I think this might be the source of confusion here. Until grokking finishes, the network isn’t even in that basin yet. You can’t be in multiple basins simultaneously.
At the time the network is learning the pieces of what you refer to as algorithm 2, it is not yet in the basin of algorithm 2. Likewise, if you went into the finished network sitting in the basin of algorithm 2 and added some additional internal piece of circuitry into it by changing the parameters, that would take it out of the basin of algorithm 2 and into a different, narrower one. Because it’s not the same algorithm any more. It’s got a higher effective parameter count now, a bigger Real Log Canonical Threshold.
Points in the same basin correspond to the same algorithm. But it really does have to be the same algorithm. The definition is quite strict here. What you refer to as superpositions of algorithm 1 and algorithm 2 are all various different basins in parameter space. Basins are regions where every point maps to the same algorithm, and all of those superpositions are different algorithms.
Doesn’t Figure 7, top left from the arXiv paper provide evidence against the “network is moving through dozens of different basins or more” picture?
… No?
I don’t see what part of the graphs would lead to that conclusion. As the paper says, there’s a memorization, circuit formation and cleanup phase. Everywhere along these lines in the three phases, the network is building up or removing pieces of internal circuitry. Every time an elementary piece of circuitry is added or removed, that corresponds to moving into a different basin (convex subset?).

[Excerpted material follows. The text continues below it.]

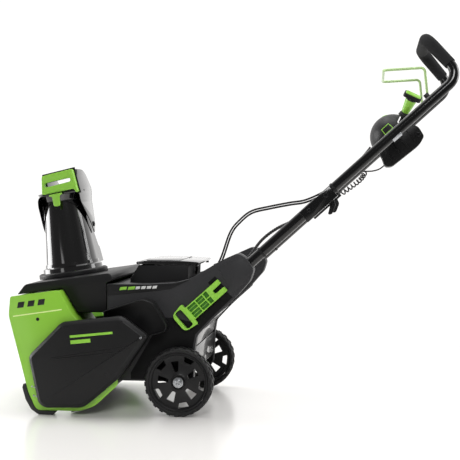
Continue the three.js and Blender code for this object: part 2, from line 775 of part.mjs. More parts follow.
const LID_HINGE_X = -157;
const LID_HINGE_Z = 440;
const lidOutline = outline([
  [-151, 438], [12, 437.5], [36, 437], [41, 442, 3],
  [36, 446], [-16, 449.5, 20], [-130, 449, 8], [-151, 444],
]);
const lid = join(
  prism(lidOutline, -BAY_HALF_WIDTH - 2, BAY_HALF_WIDTH + 2),
  bar(LID_HINGE_X, LID_HINGE_Z, 4.5, -96, 96, 14),
  box(LID_HINGE_X, -150, -96, 96, 439, 443),
);
machine.add(piece('battery_lid', lid, 'glossBlack'));
const latchOutline = outline([[11.5, 402, 2], [16, 400, 2], [21, 414], [21, 436], [12.5, 436], [12.5, 414]]);
machine.add(piece('lid_latch', prism(latchOutline, -24, 24), 'satinBlack'));

machine.add(piece('controller_box', box(-150, -54, -70, 90, 104, 146), 'steel'));

// ---- Clean-out tool, clipped on the left side ---------------------------------------------

const TOOL_SLOPE = 41.8 * DEG;
const toolFrame = new THREE.Group();
toolFrame.position.set(13, 0, 285);
toolFrame.rotation.y = -TOOL_SLOPE;
machine.add(toolFrame);
const toolShape = outline([
  [-23, -30, 14], [23, -38, 8], [23, -22, 4], [104, -22], [152, -22, 3], [152, -7, 2], [118, -6, 4],
  [118, 6, 4], [152, 7, 2], [152, 22, 3], [104, 22], [23, 22, 4], [23, 38, 8], [-23, 30, 14],
]);
toolShape.holes.push(outline([[-13, -30, 8], [11, -30, 8], [11, 30, 8], [-13, 30, 8]]));
const TOOL_BACK = -FRAME_OUTSIDE - 0.8;
toolFrame.add(piece('cleanout_tool', prism(toolShape, TOOL_BACK - 13, TOOL_BACK), 'greenPlastic'));

// ---- Wheels ---------------------------------------------------------------------------

const RIM_RADIUS = 86;
const WINDOW_COUNT = 5;
const FIRST_WINDOW = 101;
const windowOutlines = [
  { turn: 0, points: [[31, -5], [62, -12], [62, 12], [31, 5]] },
  { turn: 36, points: [[60, -11], [76, -17], [76, 17], [60, 11]] },
];
const windows = [];
for (let count = 0; count < WINDOW_COUNT; count += 1) {
  windowOutlines.forEach(({ turn, points }) => {
    const angle = FIRST_WINDOW + turn + (360 / WINDOW_COUNT) * count;
    windows.push(prism(outline(points), -40, 40).rotateY(-angle * DEG));
  });
}
// The outside face of the left wheel looks towards -y.
const rim = cut(
  turned([
    [6.5, -20], [17, -20], [20, -14], [78, -14], [80, -19], [RIM_RADIUS, -19], [RIM_RADIUS, 19],
    [80, 19], [78, -2], [20, -2], [18, 19], [6.5, 19],
  ]),
  ...windows,
);
const tyre = turned([
  [RIM_RADIUS + GAP, -18], [90, -WHEEL_HALF_WIDTH], [96, -WHEEL_HALF_WIDTH], [WHEEL_RADIUS, -17],
  [WHEEL_RADIUS, 17], [96, WHEEL_HALF_WIDTH], [90, WHEEL_HALF_WIDTH], [RIM_RADIUS + GAP, 18],
]);
[['left', -1], ['right', 1]].forEach(([side, sign]) => {
  const wheel = new THREE.Group();
  wheel.position.set(0, sign * WHEEL_MIDDLE, WHEEL_RADIUS);
  wheel.add(piece(`wheel_rim_${side}`, sign < 0 ? rim : mirrored(rim), 'satinBlack'));
  wheel.add(piece(`wheel_tyre_${side}`, tyre, 'rubber'));
  machine.add(wheel);
});
machine.add(piece('wheel_axle', bar(0, WHEEL_RADIUS, 6, -279, 279, 16), 'steel'));

// ---- Folding handle ---------------------------------------------------------------------

const lowerTube = tube(
  [new THREE.Vector3(...onHandle(TUBE_BOTTOM, -HANDLE_HALF_WIDTH)),
    new THREE.Vector3(...onHandle(TUBE_TOP, -HANDLE_HALF_WIDTH))],
  LOWER_TUBE_RADIUS, 16, LOWER_TUBE_RADIUS - TUBE_WALL,
);
machine.add(piece('lower_tube_left', lowerTube, 'blackPaint'));
machine.add(piece('lower_tube_right', mirrored(lowerTube), 'blackPaint'));

// Everything round the fold is drawn in a frame that lies along the tubes.
function handleFrame() {
  const group = new THREE.Group();
  group.position.set(FOLD_X, 0, FOLD_Z);
  group.rotation.y = -HANDLE_SLOPE;
  machine.add(group);
  return group;
}
const foldFrame = handleFrame();
const CHEEK = 3;
const CHEEK_GAP = LOWER_TUBE_RADIUS + 0.6;
const BRACKET_FLOOR = -22;
const channel = outline([
  [-CHEEK_GAP - CHEEK, BRACKET_FLOOR - CHEEK], [CHEEK_GAP + CHEEK, BRACKET_FLOOR - CHEEK],
  [CHEEK_GAP + CHEEK, 13], [CHEEK_GAP, 13], [CHEEK_GAP, BRACKET_FLOOR], [-CHEEK_GAP, BRACKET_FLOOR],
  [-CHEEK_GAP, 13], [-CHEEK_GAP - CHEEK, 13],
]);
const FOLD_PIN_RADIUS = 4;
const bracket = join(
  prismX(channel, -92, 24),
  bar(0, 0, FOLD_PIN_RADIUS, -CHEEK_GAP - CHEEK - 3, CHEEK_GAP + CHEEK + 3, 12),
).translate(0, -HANDLE_HALF_WIDTH, 0);
foldFrame.add(piece('fold_bracket_left', bracket, 'satinBlack'));
foldFrame.add(piece('fold_bracket_right', mirrored(bracket), 'satinBlack'));

// Cam levers stand against the brackets' inner cheeks and hang below the tubes.
const leverOutline = outline([
  [-9, 1.6], [9, 1.6], [12, -8, 6], [2, -40, 6], [-26, -54, 6], [-36, -46, 6], [-12, -30, 6], [-9, -8, 4],
]);
const LEVER_SIDE = HANDLE_HALF_WIDTH - CHEEK_GAP - CHEEK - 3 - GAP;
const lever = prism(leverOutline, -LEVER_SIDE, -LEVER_SIDE + 9);
foldFrame.add(piece('cam_lever_left', lever, 'satinBlack'));
foldFrame.add(piece('cam_lever_right', mirrored(lever), 'satinBlack'));

const BEND_X = 812;
const BEND_Z = 996.7;
const CORNER_X = 716;
const CORNER_Z = 1106;
const CORNER_HALF_WIDTH = 158;
const BEND_RADIUS = 45;
const handleCorners = [
  onHandle(-14, -HANDLE_HALF_WIDTH),
  [BEND_X, -HANDLE_HALF_WIDTH, BEND_Z],
  [CORNER_X, -CORNER_HALF_WIDTH, CORNER_Z],
  [CORNER_X, CORNER_HALF_WIDTH, CORNER_Z],
  [BEND_X, HANDLE_HALF_WIDTH, BEND_Z],
  onHandle(-14, HANDLE_HALF_WIDTH),
];
const handleStations = route(handleCorners, [BEND_RADIUS, BEND_RADIUS, BEND_RADIUS, BEND_RADIUS]);
const upperHandle = cut(
  tube(handleStations, TUBE_RADIUS, 12, TUBE_RADIUS - TUBE_WALL),
  bar(FOLD_X, FOLD_Z, FOLD_PIN_RADIUS + GAP, -240, 240, 12),
);
machine.add(piece('upper_handle', upperHandle, 'blackPaint'));
const BEND_STATIONS = 6;
const gripStations = handleStations.slice(BEND_STATIONS, -BEND_STATIONS);
machine.add(piece('foam_grip', tube(gripStations, GRIP_RADIUS, 12, TUBE_RADIUS + 1.3), 'foam'));

// ---- Console and controls -----------------------------------------------------------------

const CONSOLE_RUN = 265;
const consoleFrame = new THREE.Group();
consoleFrame.position.set(...onHandle(CONSOLE_RUN, 0));
consoleFrame.rotation.y = -HANDLE_SLOPE;
machine.add(consoleFrame);
const DOME_RADIUS = 70;
const DOME_WIDENING = 1.2;
const STICK_LIFT = 22.5 * DEG;
const domeProfile = [
  ...arc(0, 0, DOME_RADIUS, 0, 90, 6),
  ...arc(0, 0, DOME_RADIUS - WALL, 90, 0, 6),
];
const stickSlot = box(30, 90, -68, 68, -10, 10).rotateY(-STICK_LIFT);
const BUTTON_TURN = 20 * DEG;
const buttonHole = bar(0, 0, 9.4, 40, 90, 16).rotateX(Math.PI / 2).rotateY(BUTTON_TURN);
const dome = cut(
  turnedUp(domeProfile, 24).scale(1, DOME_WIDENING, 1).translate(0, 0, 1),
  stickSlot,
  buttonHole,
);
consoleFrame.add(piece('console_dome', dome, 'satinBlack'));
const baseOutline = [
  [-80, -52, 8], [-64, -66, 8], [40, -72, 10], [68, -62, 8],
  [74, -28, 10], [60, -3], [-66, -3], [-68, -22, 6],
];
const baseHollow = offset(baseOutline, WALL).map(([x, z]) => [x, z > -10 ? 5 : z]);
const consoleBase = cut(
  prism(outline(baseOutline), -78, 78),
  prism(outline(baseHollow), -78 + WALL, 78 - WALL),
);
consoleFrame.add(piece('console_base', consoleBase, 'satinBlack'));

// Steel cross bracket: a plate between the tubes with a saddle under each.
const saddleSection = [
  ...arc(HANDLE_HALF_WIDTH, 0, TUBE_RADIUS + 3.4, 180, 330, 8),
  ...arc(HANDLE_HALF_WIDTH, 0, TUBE_RADIUS + 0.5, 330, 180, 8),
];
const rightSaddle = prismX(outline(saddleSection), -16, 16);
const bracketReach = HANDLE_HALF_WIDTH - TUBE_RADIUS - 1.5;
const bracketPlate = box(-26, 26, -bracketReach, bracketReach, -2.4, 0.4);
consoleFrame.add(piece('console_bracket', join(bracketPlate, rightSaddle, mirrored(rightSaddle)), 'steel'));

// Chute control stick: stands out of the dome's slot and leans to the left.
const STICK_LEAN = 28 * DEG;
const STICK_PIVOT = 48;
const stickProfile = [
  [0, 0], [5, 0], [5, 26], [17, 28], [14, 38], [9, 44], [11, 52], [15, 84], [18, 86], [18, 92], [0, 92],
];
const stickCap = prismZ(outline([[-25, -11], [25, -11], [25, 11], [-25, 11]], 8), 90, 104);
const stick = new THREE.Group();
stick.position.set(STICK_PIVOT * Math.cos(STICK_LIFT), 0, STICK_PIVOT * Math.sin(STICK_LIFT));
stick.rotation.order = 'YXZ';
stick.rotation.y = Math.PI / 2 - STICK_LIFT;
stick.rotation.x = STICK_LEAN;
stick.add(piece('control_stick', join(turnedUp(stickProfile, 20), stickCap), 'greenPlastic'));
consoleFrame.add(stick);

const button = bar(0, 0, 9, 56, 75, 16).rotateX(Math.PI / 2).rotateY(BUTTON_TURN);
consoleFrame.add(piece('start_button', button, 'greenPlastic'));

// Bail: a bent rod that the operator squeezes against the grip.
const BAIL_HALF_WIDTH = 182;
const bailRight = [
  [720, BAIL_HALF_WIDTH + 8, 933],
  [720, BAIL_HALF_WIDTH, 934],
  [711, BAIL_HALF_WIDTH, 1020],
  [593, BAIL_HALF_WIDTH, 1014],
];
const bailLeft = bailRight.map(([x, y, z]) => [x, -y, z]).reverse();
const bailStations = route([...bailRight, ...bailLeft], [6, 12, 14, 14, 12, 6], 4);
machine.add(piece('bail_rod', tube(bailStations, 4, 8), 'greenPlastic'));

// ---- Control cables and wiring ---------------------------------------------------------

// The two chute cables run side by side, so they are one flat lead.
const twinSection = new THREE.Shape(ring(5, 8).getPoints().map((point) => point.multiply({ x: 0.5, y: 1 })));
const chuteCableRoute = smoothRoute([
  [52, -60, 366],
  [74, -60, 404],
  [101, -60, 455],
  [130, -70, 533],
  [160, -82, 570],
  [198, -100, 598],
  [255, -125, 612],
  [318, -155, 624],
  [366, -176, 632],
], 22);
machine.add(piece('chute_cable_lower', tube(chuteCableRoute, 0, 0, 0, twinSection), 'rubber'));
const upperCableRoute = smoothRoute([
  onHandle(46, -176, 6),
  onHandle(100, -172, 6),
  onHandle(150, -140, 10),
  onHandle(182, -90, 16),
  onHandle(CONSOLE_RUN - DOME_RADIUS - 4, -30, 20),
], 9);
machine.add(piece('chute_cable_upper', tube(upperCableRoute, 0, 0, 0, twinSection), 'rubber'));

const conduitRoute = smoothRoute([
  [70, 140, 342],
  [112, 148, 392],
  [160, 158, 446],
  [203, 165, 502],
  [249, 170, 538],
  [295, 172, 561],
  [345, 172, 590],
  [388, 172, 622],
], 24);
machine.add(piece('harness_conduit', tube(conduitRoute, 5.5, 10), 'rubber'));
const coilRoute = smoothRoute([
  onHandle(30, 150, -22),
  onHandle(70, 140, -26),
  onHandle(105, 120, -28),
  onHandle(130, 96, -22),
], 8);
machine.add(piece('coiled_cord', tube(coilRoute, 9, 12), 'rubber'));

export default machine;
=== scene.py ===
import json
import math

import bpy
from mathutils import Matrix, Vector

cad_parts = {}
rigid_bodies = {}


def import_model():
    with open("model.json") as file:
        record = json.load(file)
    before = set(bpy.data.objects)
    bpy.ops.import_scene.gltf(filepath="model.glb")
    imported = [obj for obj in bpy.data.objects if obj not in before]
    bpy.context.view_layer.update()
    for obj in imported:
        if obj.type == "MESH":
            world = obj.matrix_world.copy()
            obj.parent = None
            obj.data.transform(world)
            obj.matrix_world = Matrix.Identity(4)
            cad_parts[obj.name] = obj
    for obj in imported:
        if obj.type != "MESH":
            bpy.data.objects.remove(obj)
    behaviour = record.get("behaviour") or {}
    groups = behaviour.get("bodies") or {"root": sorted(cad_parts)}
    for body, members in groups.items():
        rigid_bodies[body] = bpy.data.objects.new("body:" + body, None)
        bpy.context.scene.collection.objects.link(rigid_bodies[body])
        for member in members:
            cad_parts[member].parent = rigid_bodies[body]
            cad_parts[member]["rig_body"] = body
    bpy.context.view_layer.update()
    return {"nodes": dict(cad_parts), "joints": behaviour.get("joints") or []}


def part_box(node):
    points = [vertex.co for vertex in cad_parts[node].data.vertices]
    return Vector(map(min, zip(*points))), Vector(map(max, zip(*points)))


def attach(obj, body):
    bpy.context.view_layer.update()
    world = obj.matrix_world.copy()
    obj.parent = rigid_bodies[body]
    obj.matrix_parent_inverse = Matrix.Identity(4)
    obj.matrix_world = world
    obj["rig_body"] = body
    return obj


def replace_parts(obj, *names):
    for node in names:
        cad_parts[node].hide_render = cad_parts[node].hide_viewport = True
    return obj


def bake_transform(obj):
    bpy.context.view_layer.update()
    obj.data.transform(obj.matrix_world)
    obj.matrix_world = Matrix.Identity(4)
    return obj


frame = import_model()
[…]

Points in the same basin are related by internal symmetries. They correspond to the same algorithm, not just in the sense of having the same input-output behavior on the training data (all points on the zero loss manifold have that in common), but also in sharing common intermediate representations. If one solution has a piece of circuitry another doesn’t, they can’t be part of the same basin. Because you can’t transform them into each other through internal symmetries.
So the network is moving through different basins all along those graphs.